# Looks like the Vikings have been Sold!!!



## ND_RC (Jan 6, 2005)

http://msn.foxsports.com/nfl/story/3395698


----------



## mallardhunter (May 15, 2004)

Hopefully they don't move them now, otherwise I will just have to find another team


----------



## Matt Jones (Mar 6, 2002)

Hopefully he'll be willing to shell out some money under the cap space we have for some defense. I don't think he'll move the team. Why would they? The Twin Cities are a big enough market for a team, with sellout games every Sunday as evidence. I think LA will get an expansion team which will make more sense than moving the Vikes. Plus they'd have some serious legal strings to pull to get out of their dome lease.

I see this as a good thing that will only result in a better team on the field next fall.


----------



## mallardhunter (May 15, 2004)

Well I watched the conference and the new owner said he's not moving the team


----------



## Springer (Dec 21, 2004)

yea, they won't move, just like Plip Sonders wasn't worried about losing his job. I think they maybe should have let Kevin Mc. got and made some trades.


----------



## bubolc (Aug 11, 2003)

I'm not holding my breath yet on Reggie. He has to come up with some dough before it's his team. I believe we went through a similar press conference in 1998 with Mr. Tom Clancy. This has messy written all over it.


----------



## Madison (Mar 1, 2002)

I'm not so sure Reggie has the cash either!! If he does, he will be maxing out the ol' check book. Which means zero dollars for the team, no extra cash for much needed players, etc.. If reggie buys the team our uniforms will consist of practice jersies.. Maybe he'll bring back Herschel Walker to manage the ball too.. :roll:


----------



## bubolc (Aug 11, 2003)

Fowler net worth $400 Million
McCombs asking price $625 Million
I'm not a mathematician but something seems wrong here???


----------



## Remmi_&amp;_I (Dec 2, 2003)

Makes perfect ........... viking math and/or viking sense to me!


----------



## north14 (Oct 1, 2004)

The paper stated today that he has two other partners buying with him.


----------



## Springer (Dec 21, 2004)

They are saying on KFAN that he has a group of people from New Jersey (30 People) that are going to be his partners. He is going to be the managing partner.


----------



## KEN W (Feb 22, 2002)

I hope he has more success than McCombs did.

But it will all depend on a new stadium.Minn must figure out how to at least get one started by 2008 or so.The Vikings will never sign another lease at the Dome in 2012.

NFL owners will not allow the Vikings to exist as they do now.There will be other places that will gladly build a new stadium and increase the value of the team.

On another note....free agency.Fowler cannot take over the team until at least the end of March.Free agency starts Mar. 3.So any signings will have to be OK'd by McCombs.....not good.


----------



## Goldy's Pal (Jan 6, 2004)

I think Viking fans need to look long term on this deal. It probably won't be the quick fix but I think it's a good step in the right direction.
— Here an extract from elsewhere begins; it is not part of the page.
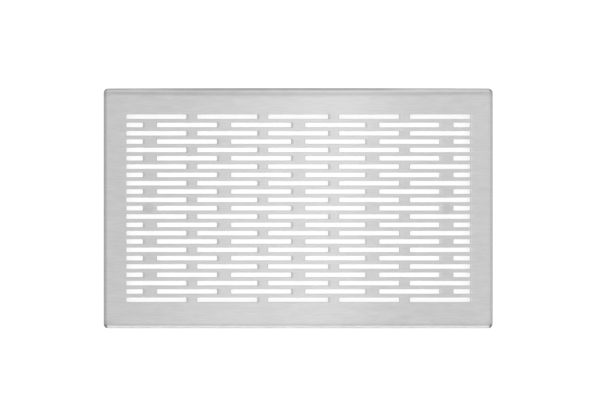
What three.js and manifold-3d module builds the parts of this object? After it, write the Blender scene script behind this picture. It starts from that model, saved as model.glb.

I think some of the veteran players still hold Mccombs partly to blame on the Korey Stringer tragedy and how he handled it all with Korey's family. This could help bring some closure to that situation along with getting some new positive spirit back and getting the fans to rally behind the team again, like we/they first did when Red purchased the team. (Purple Pride) Just my 2.


----------